Referring to FIGS. 3 and 4, support member 121 can be configured as
a bladder having an outer chamber 174 and an inner chamber 176. In
some embodiments, the outer chamber 174 may be sealed from the
inner chamber 176 so that no fluid can be exchanged between the
outer chamber 174 and in the inner chamber 176.
Structurally, in some embodiments, support member 121 may be
configured with an outer ring-like (or donut-like) member 161
surrounding a central region. The region encircled by member 161
may further be bounded above and below by an upper bladder wall 180
and a lower bladder wall 182. This arrangement creates a sealed
inner chamber 176.
The upper bladder wall 180 and the lower bladder wall 182 may
generally be attached to member 161 in a manner that prevents fluid
from escaping between member 161 and upper bladder wall 180 and/or
lower bladder wall 182. In some embodiments, upper bladder wall 180
and/or lower bladder wall 182 may be bonded to member 161 using
adhesives, thermal bonding, as well as any other methods known in
the art for joining layers of a bladder together. Moreover, in
other embodiments, upper bladder wall 180 and/or lower bladder wall
182 could be integrally formed with member 161.
In some embodiments, first fluid 189 in the form of a gas or liquid
may be sealed within the outer chamber 174, between an exterior
bladder wall 170 and an interior bladder wall 172. Additionally, a
second fluid 190 may fill inner chamber 176. In some embodiments,
the first fluid 189 and the second fluid 190 could be substantially
similar. In other embodiments, the first fluid 189 and the second
fluid 190 could be substantially different. In one embodiment, the
first fluid 189 may be air and the second fluid 190 may be a
magnetorheological fluid. Therefore, first fluid 189 may be a
substantially compressible gas, while second fluid 190 may be a
substantially incompressible liquid.
Some embodiments may include provisions for allowing second fluid
190 to flow into and/or out of inner chamber 176. In some
embodiments, lower bladder wall 182 may include a hole or aperture
in the form of fluid port 198, which allows second fluid 190 to
enter/escape from inner chamber 176. Additionally, some embodiments
further include a fluid line 196 that facilitates fluid
communication between fluid port 198 and a reservoir 194. Although
a fluid port 198 is shown in lower bladder wall 182 in this
embodiment, other embodiments could incorporate a fluid port in any
other portion including, for example upper bladder wall 180.

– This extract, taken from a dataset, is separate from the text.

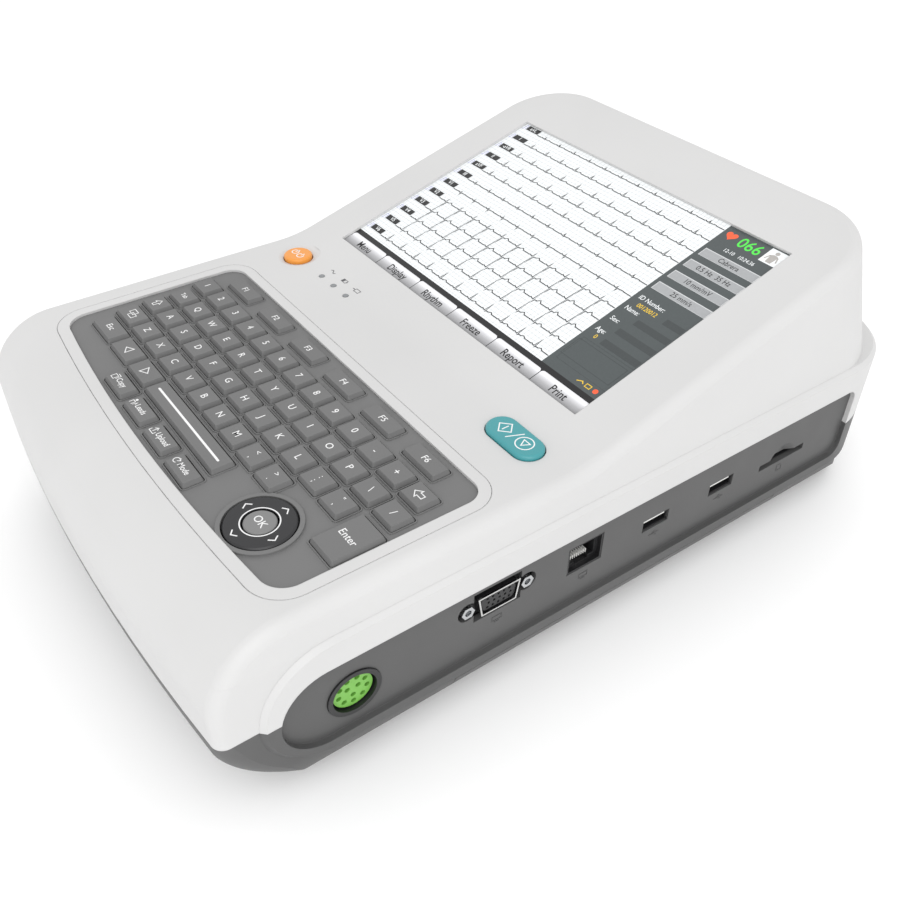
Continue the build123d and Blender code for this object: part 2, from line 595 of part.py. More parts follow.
def make_boards():
    keep("main_board", block(46.0, 99.4, -76.0, 116.0, BOARD_Z0, BOARD_Z1))
    keep("ecg_module", block(22.0, 83.0, -142.0, -102.5, 30.0, 54.0))
    keep("power_supply", block(-72.0, 20.0, 133.0, 155.0, 8.0, 60.0))
    keep("battery_pack", block(14.0, 88.0, -58.0, 82.0, 8.0, 28.0))
    cone = Pos(SPEAKER_X, -106.5, 9.2) * Cone(16.0, 9.0, 6.0)
    keep("speaker", cone + rod((SPEAKER_X, -106.5, 12.2), "z", 9.0, 3.2))
    inlet = block(INLET_X - 14.0, INLET_X + 14.0, 140.0, 160.4, INLET_Z - 11.0, INLET_Z + 11.0)
    hollow = block(INLET_X - 11.5, INLET_X + 11.5, 146.0, 170, INLET_Z - 5.5, INLET_Z + 9.0)
    inlet = inlet - hollow - block(INLET_X - 9.0, INLET_X + 9.0, 150.0, 170, INLET_Z - 10.0, INLET_Z - 6.8)
    for dx, dz in ((-7.0, 0.0), (0.0, 4.0), (7.0, 0.0)):
        inlet = inlet + block(INLET_X + dx - 1.0, INLET_X + dx + 1.0, 145.0, 156.0, INLET_Z + dz - 2.0,
                              INLET_Z + dz + 2.0)
    drawer = block(INLET_X - 8.9, INLET_X + 8.9, 150.1, 160.0, INLET_Z - 9.9, INLET_Z - 6.9)
    keep("mains_inlet", Compound(children=[solid_of(inlet), drawer]))
    stud = rod((STUD_X, 150.0, STUD_Z), "y", STUD_R, 12.4) + rod((STUD_X, 150.0, STUD_Z), "y", 5.5, 6.5)
    stud = stud + rod((STUD_X, 156.4, STUD_Z), "y", STUD_WELL_R + 1.0, 1.5)
    keep("equipotential_stud", solid_of(stud))


# ---------------------------------------------------------------- printer

def gear(teeth, width):
    """Spur gear on the Y axis, teeth as trapezoids with a little backlash."""
    pitch_r = MODULE * teeth / 2
    root, tip = pitch_r - 1.15 * MODULE, pitch_r + 0.9 * MODULE
    step = 2 * math.pi / teeth
    pts = []
    for i in range(teeth):
        a = i * step
        for r, part in ((root, -0.34), (tip, -0.13), (tip, 0.13), (root, 0.34)):
            pts.append((r * math.cos(a + part * step), r * math.sin(a + part * step)))
    face = make_face(Polyline(*pts, close=True))
    return extrude(Plane.XZ * face, -width)


def gear_places():
    """Centres of the gears in (x, z), and the turn that puts each in mesh at rest."""
    r = {k: MODULE * n / 2 for k, n in TEETH.items()}
    a1, a2 = math.radians(IDLER_ANGLE), math.radians(PINION_ANGLE)
    reach1 = r["roller"] + r["idler"] + 0.12
    idler = (PLATEN_X + reach1 * math.cos(a1), PLATEN_Z + reach1 * math.sin(a1))
    reach2 = r["idler"] + r["pinion"] + 0.12
    pinion = (idler[0] + reach2 * math.cos(a2), idler[1] + reach2 * math.sin(a2))
    step = {k: 360.0 / n for k, n in TEETH.items()}
    turn = {"roller": IDLER_ANGLE}
    turn["idler"] = IDLER_ANGLE + 180.0 + step["idler"] / 2
    phase = ((PINION_ANGLE - turn["idler"]) / step["idler"]) % 1.0
    turn["pinion"] = PINION_ANGLE + 180.0 + step["pinion"] * (0.5 + phase)
    return {"roller": (PLATEN_X, PLATEN_Z), "idler": idler, "pinion": pinion}, turn


def make_printer():
    make_gears()
    make_door()
    make_print_unit()
    make_paper()


def make_gears():
    places, turn = gear_places()
    names = {"roller": "roller_gear", "idler": "idler_gear", "pinion": "motor_pinion"}
    bores = {"roller": 2.5, "idler": 2.05}
    for kind, (x, z) in places.items():
        width = 5.0 if kind == "pinion" else 4.0
        # angles run from +X towards +Z, which is a negative turn about +Y
        wheel = Rot(0, -turn[kind], 0) * gear(TEETH[kind], width)
        if kind == "pinion":
            wheel = wheel + rod((0, -8.0, 0), "y", SHAFT_R, 8.5)
        else:
            wheel = wheel - rod((0, -1, 0), "y", bores[kind], width + 2)
        keep(names[kind], solid_of(Pos(x, GEAR_Y, z) * wheel))
    x, z = places["pinion"]
    motor = rod((x, GEAR_Y - 20.2, z), "y", 11.0, 18.0) - rod((x, GEAR_Y - 9.0, z), "y", SHAFT_R + 0.06, 10.0)
    keep("stepper_motor", solid_of(motor))


def make_door():
    """Side door with the paper slot in its top edge, hinge bores, two arms that carry the platen roller."""
    inner_x = -PANEL_X + PANEL_T
    door = block(-PANEL_X, inner_x, DOOR_Y0 + DOOR_GAP, DOOR_Y1 - DOOR_GAP, DOOR_LOW_Z, PANEL_Z1 - DOOR_GAP)
    door = fillet(door.edges().filter_by(Axis.X), 1.5)
    door = door - block(-110, -90, PRINT_Y0 - 2, PRINT_Y1 + 2, PANEL_Z1 - 2.3, PANEL_Z1 + 2)
    for y in LUG_YS:
        notch = block(-110, -90, y - 0.35, y + LUG_W + 0.35, DOOR_LOW_Z - 1, HINGE_Z + 1.8)
        bore = rod((HINGE_X, y - PIN_OUT - 0.3, HINGE_Z), "y", PIN_R + 0.05, LUG_W + 2 * PIN_OUT + 0.6)
        door = door - notch - bore
    for y in (PRINT_Y0 - 4.6, PRINT_Y1 + 0.6):
        arm = block(inner_x - 0.5, PLATEN_X + 4.0, y, y + 2.8, PLATEN_Z - 5.0, PLATEN_Z + 4.2)
        door = door + (arm - rod((PLATEN_X, y - 1, PLATEN_Z), "y", 2.56, 6))
    door = door - block(-110, -95, LATCH_Y - 9.4, LATCH_Y + 9.4, LATCH_Z - 0.4, LATCH_Z + 7.1)
    keep("printer_door", solid_of(door))
    pins = [rod((HINGE_X, y - PIN_OUT, HINGE_Z), "y", PIN_R, LUG_W + 2 * PIN_OUT) for y in LUG_YS]
    keep("door_hinge_pins", Compound(children=pins))

    latch = block(-PANEL_X - 0.2, -PANEL_X + 3.0, LATCH_Y - 9.0, LATCH_Y + 9.0, LATCH_Z, LATCH_Z + 4.8)
    for i in range(5):
        z = LATCH_Z + 0.4 + 0.9 * i
        latch = latch - block(-PANEL_X - 0.4, -PANEL_X + 0.3, LATCH_Y - 7.5, LATCH_Y + 7.5, z, z + 0.45)
    keep("door_latch", solid_of(latch))

    roller = rod((PLATEN_X, PRINT_Y0, PLATEN_Z), "y", PLATEN_R, PRINT_Y1 - PRINT_Y0)
    axle = rod((PLATEN_X, PRINT_Y0 - 6.0, PLATEN_Z), "y", 2.5, 14.0 + PRINT_Y1 - PRINT_Y0)
    keep("platen_roller", solid_of(roller + axle))


def make_print_unit():
    """Thermal head behind the roller, pushed forward by springs from a frame that also holds the gears."""
    head_x = PLATEN_X + PLATEN_R + HEAD_GAP
    beam_x = head_x + HEAD_T + SPRING_L
    keep("print_head", block(head_x, head_x + HEAD_T, PRINT_Y0 + 1, PRINT_Y1 - 1, 42.5, 55.5))
    springs = []
    for y in (PRINT_Y0 + 30, PRINT_Y1 - 30):
        springs.append(spring((head_x + HEAD_T, y, PLATEN_Z), 2.6, 0.35, SPRING_L, 4))
    keep("head_springs", Compound(children=springs))

    places = gear_places()[0]
    plate_y = GEAR_Y - 2.1
    frame = block(beam_x, beam_x + 1.5, PRINT_Y0 - 8, plate_y, 38.0, 60.0)
    frame = frame + block(beam_x, beam_x + 1.5, PRINT_Y0 - 8, PRINT_Y0 - 4, 5.6, 38.0)
    plate = block(-86.8, -52.0, plate_y, plate_y + 1.4, 28.0, 62.0)
    plate = plate + block(beam_x, -60.0, plate_y, plate_y + 1.4, 5.6, 28.0)
    x, z = places["pinion"]
    plate = plate - rod((x, plate_y - 1, z), "y", 3.0, 4)
    x, z = places["idler"]
    frame = frame + plate + rod((x, plate_y, z), "y", 2.0, 2.1 + 4.8)
    keep("printer_frame", solid_of(frame))
    bar_x = -PANEL_X + 2.1
    keep("tear_bar", block(bar_x, bar_x + 1.1, PRINT_Y0 + 1, PRINT_Y1 - 1, PANEL_Z1 + 0.4, PANEL_Z1 + 3.5))


def make_paper():
    tray = block(-90.0, 44.0, PRINT_Y0 - 3, PRINT_Y1 + 1, 16.0, 36.0)
    tray = tray - block(-95.0, 42.4, PRINT_Y0 - 1.4, PRINT_Y1 - 0.6, 17.6, 40.0)
    tray = tray - block(12.0, 46.0, PRINT_Y0 - 5, PRINT_Y1 + 3, 10.0, 29.0)
    keep("paper_tray", solid_of(tray))
    keep("paper_pack", block(-88.0, 11.0, PRINT_Y0, PRINT_Y1 - 2, 17.6, 30.0))


def spring(base, radius, wire, height, turns):
    """A coil spring that runs along +X from base."""
    path = Helix(pitch=height / turns, height=height - 2 * wire, radius=radius)
    start = path @ 0
    profile = Plane(origin=start, z_dir=path % 0) * Circle(wire)
    coil = sweep(profile, path=path, is_frenet=True)
    return Pos(base[0] + wire, base[1], base[2]) * Rot(0, 90, 0) * coil


def main():
    os.makedirs("parts", exist_ok=True)
    make_covers()
    make_screws()
    make_feet()
    make_keyboard()
    make_buttons()
    make_screen()
    make_sockets()
    make_boards()
    make_printer()
    for name, shape in made.items():
        export_step(shape, f"parts/{name}.step")


main()
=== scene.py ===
"""Looks of the ECG machine: materials, legends, screen page, port details, floor, light and camera."""
import math

import bmesh
import bpy
from mathutils import Matrix, Vector


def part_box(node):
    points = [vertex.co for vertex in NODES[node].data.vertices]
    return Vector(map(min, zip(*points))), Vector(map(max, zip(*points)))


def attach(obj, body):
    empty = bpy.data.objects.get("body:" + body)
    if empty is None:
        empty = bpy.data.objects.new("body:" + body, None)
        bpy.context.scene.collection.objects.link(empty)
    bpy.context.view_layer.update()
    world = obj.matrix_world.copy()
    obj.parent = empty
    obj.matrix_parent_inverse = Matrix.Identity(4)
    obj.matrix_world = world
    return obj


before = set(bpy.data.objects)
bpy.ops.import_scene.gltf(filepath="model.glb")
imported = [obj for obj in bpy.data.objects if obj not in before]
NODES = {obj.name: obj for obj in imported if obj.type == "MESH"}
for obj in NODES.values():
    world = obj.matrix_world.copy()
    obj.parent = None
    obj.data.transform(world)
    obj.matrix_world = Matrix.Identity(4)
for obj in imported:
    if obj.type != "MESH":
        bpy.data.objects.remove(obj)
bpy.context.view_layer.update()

MM = 0.001
TILT = math.radians(16.4)


# ---------------------------------------------------------------- materials

def principled(name, color, rough=0.5, metal=0.0, **sockets):
    """A new node material with a Principled shader; returns (material, tree, shader)."""
    made = bpy.data.materials.new(name)
    made.use_nodes = True
    tree = made.node_tree
    tree.nodes.clear()
    out = tree.nodes.new("ShaderNodeOutputMaterial")
    shader = tree.nodes.new("ShaderNodeBsdfPrincipled")
    tree.links.new(shader.outputs[0], out.inputs[0])
    shader.inputs["Base Color"].default_value = (*color, 1)
    shader.inputs["Roughness"].default_value = rough
    shader.inputs["Metallic"].default_value = metal
    for key, value in sockets.items():
        shader.inputs[key.replace("_", " ")].default_value = value
    return made, tree, shader


def noise(tree, scale, detail=3.0, stretch=(1, 1, 1)):
    """Noise over object coordinates; scale is in waves per metre."""
    coords = tree.nodes.new("ShaderNodeTexCoord")
    mapping = tree.nodes.new("ShaderNodeMapping")
    mapping.inputs["Scale"].default_value = stretch
    tree.links.new(coords.outputs["Object"], mapping.inputs[0])
    node = tree.nodes.new("ShaderNodeTexNoise")
    node.inputs["Scale"].default_value = scale
    node.inputs["Detail"].default_value = detail
    tree.links.new(mapping.outputs[0], node.inputs["Vector"])
    return node


def vary_color(tree, shader, color, amount, scale, detail=3.0, stretch=(1, 1, 1)):
    """Cloudy variation of the base colour by plus or minus amount."""
    ramp = tree.nodes.new("ShaderNodeValToRGB")
    ramp.color_ramp.elements[0].position = 0.3
    ramp.color_ramp.elements[1].position = 0.7
    ramp.color_ramp.elements[0].color = (*[c * (1 - amount) for c in color], 1)
    ramp.color_ramp.elements[1].color = (*[min(1.0, c * (1 + amount)) for c in color], 1)
    tree.links.new(noise(tree, scale, detail, stretch).outputs["Fac"], ramp.inputs[0])
    tree.links.new(ramp.outputs[0], shader.inputs["Base Color"])


def vary_roughness(tree, shader, rough, amount, scale):
    span = tree.nodes.new("ShaderNodeMapRange")
    span.inputs["From Min"].default_value = 0.3
    span.inputs["From Max"].default_value = 0.7
    span.inputs["To Min"].default_value = rough - amount
    span.inputs["To Max"].default_value = rough + amount
    tree.links.new(noise(tree, scale).outputs["Fac"], span.inputs[0])
    tree.links.new(span.outputs[0], shader.inputs["Roughness"])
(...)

Reservoir 194, shown schematically in the figures, may house some
of the total volume of the second fluid 190, which can flow between
reservoir 194 and inner chamber 176, by way of fluid line 196. It
will be understood that the shape, size and structural properties
of reservoir 194 may vary according to factors including, but not
limited to: the total volume of second fluid 190, the volume of
inner chamber 176, the volume of fluid line 196, the intended
location within an article of reservoir 194, manufacturing
considerations as well as possibly other factors.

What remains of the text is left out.